The build is a set of moisture problems answered in order. The bacon has to be wound tight and cooked until it actually snaps, because a slack, underrendered strip turns the dog greasy and limp instead of crisp and salted. The beans go in warm and fairly dry, since a watery scoop soaks the trough and slumps the bread before the first bite. The tomato and onion are diced small so they spread the full length and shed less juice than slices would. The mayonnaise and mustard go on in stripes rather than a flood, so the bun holds its walls.
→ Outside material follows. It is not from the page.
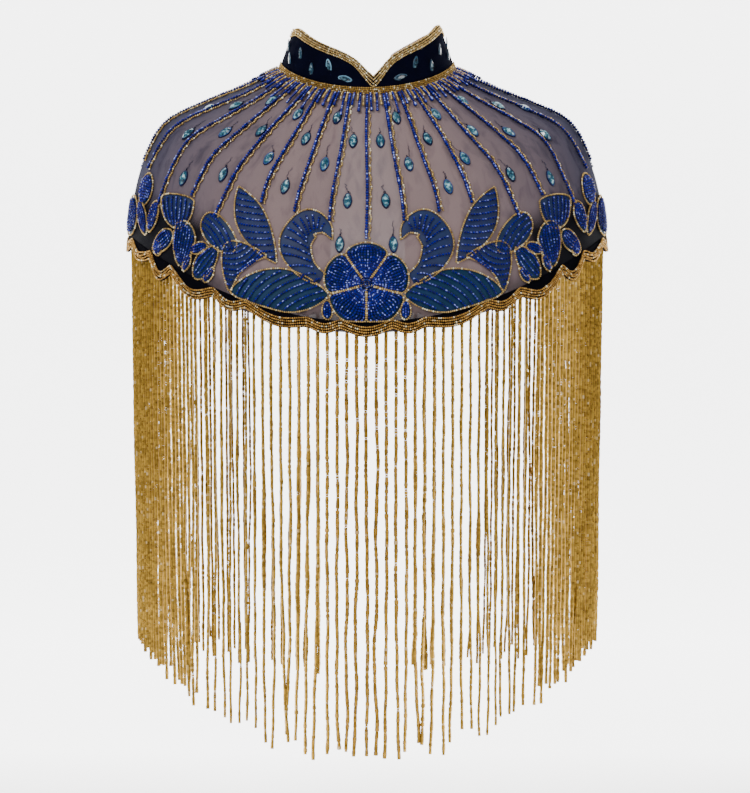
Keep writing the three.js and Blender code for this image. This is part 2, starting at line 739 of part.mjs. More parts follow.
function fringe(places, from, to) {
  const inside = -HEM_THICK - SEAM_GAP - FACET_ALLOWANCE / 2;
  const strip = [];
  for (let c = 0; c <= ROOT_COLUMNS; c += 1) {
    const mm = lerp(from, to, c / ROOT_COLUMNS);
    strip.push([
      onBorder(mm, ROOT_TOP, inside),
      onBorder(mm, ROOT_BOTTOM, inside),
      onBorder(mm, ROOT_BOTTOM, inside - ROOT_THICK),
      onBorder(mm, ROOT_TOP, inside - ROOT_THICK),
    ]);
  }
  const strands = places.map((mm) => {
    const root = onBorder(mm, (ROOT_TOP + ROOT_BOTTOM) / 2, inside - ROOT_THICK / 2);
    const out = new THREE.Vector3(root.x, root.y, 0).normalize();
    const inward = (FRINGE_INWARD * Math.abs(root.x)) / smooth(SECTIONS, "down", "sideX", CLOTH_DEPTH);
    const end = root.clone().addScaledVector(out, -inward);
    end.z -= fringeLength(mm);
    return strand(root, end, STRAND_RADIUS, out);
  });
  return joined([loft(strip), ...strands]);
}

function spread(count, from, to) {
  return Array.from({ length: count }, (_, i) => lerp(from, to, i / (count - 1)));
}

const frontReach = FRONT_BORDER_WIDTH - FRINGE_END_MARGIN;
const frontPlaces = spread(2 * FRINGE_FRONT + 1, -frontReach, frontReach);
const backPlaces = spread(FRINGE_BACK, FRONT_BORDER_WIDTH + FRINGE_END_MARGIN, hemEnd - FRINGE_END_MARGIN);
const mirroredPlaces = backPlaces.map((mm) => -mm);
addPiece("fringe_front", "gold", fringe(frontPlaces, -frontEnd, frontEnd));
addPiece("fringe_back_left", "gold", fringe(backPlaces, backStart, hemEnd));
addPiece("fringe_back_right", "gold", fringe(mirroredPlaces, -hemEnd, -backStart));

// Short bead drops between the bead lines, hung from a strip at the collar seam
function drops(from, to, aSpace) {
  const strip = [];
  const columns = Math.round((to - from) * DROP_COLUMNS);
  for (let c = 0; c <= columns; c += 1) {
    const across = lerp(from, to, c / columns);
    strip.push([
      onCloth(across, DROP_START, DROP_LIFT + DROP_STRIP_THICK),
      onCloth(across, DROP_STRIP, DROP_LIFT + DROP_STRIP_THICK),
      onCloth(across, DROP_STRIP, DROP_LIFT),
      onCloth(across, DROP_START, DROP_LIFT),
    ]);
  }
  const strands = [];
  const step = LINE_SPACING / aSpace;
  for (let k = Math.ceil(from / step); k * step < to; k += 1) {
    const across = k * step;
    const atEnd = Math.min(across - from, to - across) < DROP_END_MARGIN;
    if (k % aSpace === 0 || atEnd) continue;
    const length = k % 2 === 0 ? DROP_LONG : lerp(DROP_SHORT, DROP_LONG, Math.abs(Math.sin(k)));
    const root = onCloth(across, (DROP_START + DROP_STRIP) / 2, DROP_LIFT + DROP_STRIP_THICK / 2);
    const end = onCloth(across, length, DROP_LIFT + DROP_STRIP_THICK / 2 + DROP_SWING);
    strands.push(strand(root, end, DROP_RADIUS, outward(across, length / 2)));
  }
  return joined([loft(strip), ...strands]);
}

const dropEnd = neckEnd - DROP_END_MARGIN;
const dropSide = 1 + DROP_SIDE_MARGIN;
addPiece("drops_front", "gold", drops(DROP_SIDE_MARGIN - 1, 1 - DROP_SIDE_MARGIN, FRONT_DROPS));
addPiece("drops_back_left", "gold", drops(dropSide, dropEnd, BACK_DROPS));
addPiece("drops_back_right", "gold", drops(-dropEnd, -dropSide, BACK_DROPS));

// Hook and eye: flat pieces sewn inside the band, one on each side of the opening
function hookShape() {
  const { length, wire, bend } = HOOK;
  const shape = new THREE.Shape();
  shape.moveTo(0, 0);
  shape.lineTo(length, 0);
  shape.absarc(length, -bend / 2, bend / 2, Math.PI / 2, -Math.PI / 2, true);
  shape.lineTo(length - bend, -bend);
  shape.lineTo(length - bend, wire - bend);
  shape.lineTo(length, wire - bend);
  shape.absarc(length, -bend / 2, bend / 2 - wire, -Math.PI / 2, Math.PI / 2, false);
  shape.lineTo(0, -wire);
  shape.closePath();
  return new THREE.ExtrudeGeometry(shape, { depth: HOOK.width, bevelEnabled: false, curveSegments: 6 });
}

function eyeShape() {
  const { length, width, hole, thick } = EYE;
  const shape = new THREE.Shape();
  shape.moveTo(0, -width / 2);
  shape.lineTo(length - width / 2, -width / 2);
  shape.absarc(length - width / 2, 0, width / 2, -Math.PI / 2, Math.PI / 2, false);
  shape.lineTo(0, width / 2);
  shape.closePath();
  const opening = new THREE.Path();
  opening.absarc(length - width / 2, 0, hole / 2, 0, 2 * Math.PI, true);
  shape.holes.push(opening);
  return new THREE.ExtrudeGeometry(shape, { depth: thick, bevelEnabled: false, curveSegments: 8 });
}

// Seats a fastener on the band's inner face: its own x runs along the ring and past the band's end
function atOpening(mesh, side, sewn, yAxisUp, lowered) {
  const depth = -BAND_THICK - SEAM_GAP - FACET_ALLOWANCE;
  const end = onCollar(side * neckEnd, BAND_HEIGHT / 2, depth);
  const before = onCollar(side * (neckEnd - END_PROBE), BAND_HEIGHT / 2, depth);
  const above = onCollar(side * neckEnd, BAND_HEIGHT, depth);
  const along = end.clone().sub(before).normalize();
  const rise = above.sub(end);
  const up = rise.addScaledVector(along, -rise.dot(along)).normalize();
  const inward = up.clone().cross(along).multiplyScalar(side);
  const second = yAxisUp ? up : inward.clone().negate();
  const axes = new THREE.Matrix4().makeBasis(along, second, along.clone().cross(second));
  mesh.quaternion.setFromRotationMatrix(axes);
  mesh.position.copy(end).addScaledVector(along, -sewn);
  mesh.position.addScaledVector(inward, FASTENER_OFF).addScaledVector(up, -lowered);
}

atOpening(addPiece("hook", "steel", hookShape()), 1, HOOK.sewn, false, -HOOK.width / 2);
atOpening(addPiece("eye", "steel", eyeShape()), -1, EYE.sewn, true, 0);

export default cape;
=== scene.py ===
import bmesh
import bpy
import numpy as np
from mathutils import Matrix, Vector


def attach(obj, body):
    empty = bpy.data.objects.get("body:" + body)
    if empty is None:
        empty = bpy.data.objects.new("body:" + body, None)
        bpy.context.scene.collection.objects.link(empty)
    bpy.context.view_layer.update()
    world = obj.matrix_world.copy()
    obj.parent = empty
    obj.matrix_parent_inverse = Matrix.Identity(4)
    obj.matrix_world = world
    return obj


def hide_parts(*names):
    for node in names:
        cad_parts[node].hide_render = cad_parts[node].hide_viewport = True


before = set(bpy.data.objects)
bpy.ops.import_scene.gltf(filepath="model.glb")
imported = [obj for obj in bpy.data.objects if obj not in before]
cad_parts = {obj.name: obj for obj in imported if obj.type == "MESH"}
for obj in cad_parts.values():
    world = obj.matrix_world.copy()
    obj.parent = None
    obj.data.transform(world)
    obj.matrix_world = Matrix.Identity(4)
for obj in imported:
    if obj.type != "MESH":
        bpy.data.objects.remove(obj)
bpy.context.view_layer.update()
chance = np.random.default_rng(11)

# Yoke: a front and two backs of sheer mauve-grey silk net, cut on a curve and sewn together at the sides.
# It hangs over the shoulders from the neck seam, in soft folds, and is open at centre back.
MM = 0.001
CLOTH_DEPTH = 231
SECTIONS = {
    "down": [0, 38.5, 77, 115.5, 154, 192.5, 231, 269.5],
    "side_x": [79, 113.7, 149.2, 182.3, 200.1, 209.9, 214, 216.5],
    "side_z": [0, -17.1, -32.2, -51.2, -85.3, -122.5, -161, -199.5],
    "front_y": [65, 85.5, 104.3, 121.2, 134.3, 143.1, 150, 155],
    "front_z": [-34, -64.8, -98.5, -133.3, -169.7, -207.2, -245, -283],
    "back_y": [58, 77, 93, 105, 114, 120, 123, 125],
    "back_z": [2, -31.5, -66.5, -103, -140.5, -178.5, -217, -255],
}
RING_POWER = {"down": [0, 38.5, 77, 115.5, 269.5], "power": [1.2, 1.5, 1.8, 2, 2]}
# Folds in the worn net, placed in quarters of the ring from centre front
FOLDS = [
    # across, top, bottom, width, lift, lean
    (-0.93, 70, 235, 0.035, 1.6, 0.03),
    (-0.8, 95, 215, 0.03, -1.3, 0.05),
    (-0.66, 60, 230, 0.045, 1.5, -0.03),
    (-0.52, 110, 200, 0.025, -0.9, 0.04),
    (-0.37, 120, 190, 0.03, 0.8, 0.02),
    (0.3, 125, 190, 0.03, 0.7, -0.02),
    (0.44, 100, 205, 0.03, -1, -0.04),
    (0.6, 70, 235, 0.04, 1.3, 0.03),
    (0.73, 85, 215, 0.03, -1.4, -0.05),
    (0.9, 65, 240, 0.04, 1.7, -0.02),
    (1.12, 60, 235, 0.05, 2.2, 0.03),
    (1.33, 80, 240, 0.04, -1.6, -0.02),
    (1.6, 50, 240, 0.05, 2.4, 0.02),
    (-1.1, 65, 240, 0.05, 2, -0.03),
    (-1.3, 70, 225, 0.045, -1.8, 0.02),
    (-1.52, 55, 240, 0.05, 2.5, -0.02),
    (-1.7, 90, 235, 0.04, 1.8, 0.03),
]


def smooth(table, column, at):
    """A smooth curve through one column of a table, by its first column."""
    keys = np.array(table[next(iter(table))], float)
    values = np.array(table[column], float)
    order = np.arange(len(keys))
    low, high = np.maximum(order - 1, 0), np.minimum(order + 1, len(keys) - 1)
    slope = (values[high] - values[low]) / (keys[high] - keys[low])
    i = np.clip(np.searchsorted(keys, at) - 1, 0, len(keys) - 2)
    step = keys[i + 1] - keys[i]
    t = np.clip((at - keys[i]) / step, 0, 1)
    rise = t * t * (3 - 2 * t)
    bend = t * (1 - t) * (1 - t) * slope[i] - t * t * (1 - t) * slope[i + 1]
    return values[i] + (values[i + 1] - values[i]) * rise + step * bend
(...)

Pile the salsa on too freely and the bolillo gives way at the seam; skimp on the beans and the load slides loose with nothing to sit on.

What reaches you first at the stand is rendering bacon, and under it the warm starch of pinto beans simmering in their pot beside the steel. The cook lays the wrapped dog into the trough, spoons the beans, scatters the cold tomato and the two onions over, zig-zags the white and yellow stripes across the top, and sets a blistered güero pepper on the paper alongside. The crisped wrap shatters at the first bite and the frank yields under it, hot and salty; the warm beans pad it from below, the raw onion arrives cold and pungent, the grilled onion answers with a soft sweetness. The bun stays warm in the hand and takes on the rendered fat as you work down it. A bite of the güero between mouthfuls floods the back of the throat with a slow, clean heat.

The dogo carries a window grammar of its own. The roasted güero pepper laid alongside is the tell of the Sonoran build, eaten in bites between, never piled into the bun. Carts work a salsa bar where the eater finishes the dog by hand with pico, radish, cucumber, and lime rather than calling each item out. In Hermosillo the carts run late into the night and trade on which one crisps its bacon hardest; across the line in Tucson the same dog is sold from trucks and counters as a local institution, most of all at El Güero Canelo on South 12th Avenue, whose bolillos are baked to spec down in Magdalena, Sonora and trucked north. Ordering one with everything brings the beans, both onions, the tomato, the salsa, and the striped sauces as a matter of course.

Its cousins sort by what gets added or dropped. Split the bacon-wrapped frank and tuck a stick of jack cheese inside before griddling and it becomes a caramelo, molten where this one is starchy. Add a row of griddled pineapple and the build becomes the sweet Hawaiian-style dog, the fruit doing the cutting that the salsa does here. Wind a second wrapped frank into one bun and the load doubles on the same logic. A plain boiled frankfurter in a soft split bun with a line of ketchup is the ordinary American hot dog and shares only the sausage; pull the beans, the bacon, the bolillo, and the salsa and the Sonoran build is simply gone.

From Hermosillo to South 12th Avenue

The American-style hot dog is generally held to have reached Mexico in the 1940s, carried in by traveling circuses, bullfights, and baseball, though that arrival is a historians' estimate rather than a fixed date. What is steadier is where the dressed-up version cohered: Sonora's capital, Hermosillo, where through the late 1980s the bacon wrap, the bolillo, and the heavy bean-and-condiment load settled into the now-familiar format that locals treat as belovedly their own.

The dog's jump north is the better-dated half of the story. Daniel Contreras, an immigrant from Magdalena de Kino in Sonora, opened a hot dog stand in Tucson, Arizona in 1993 at the age of thirty-three, the cart that grew into El Güero Canelo and became the address most credited with carrying the Sonoran dog into the United States. The James Beard Foundation named it an America's Classic in 2018, an award for restaurants of timeless local character rather than for chefs.

Contreras opened that first Tucson stand in 1993, and a roasted güero pepper has come with every Sonoran dog over his counter since.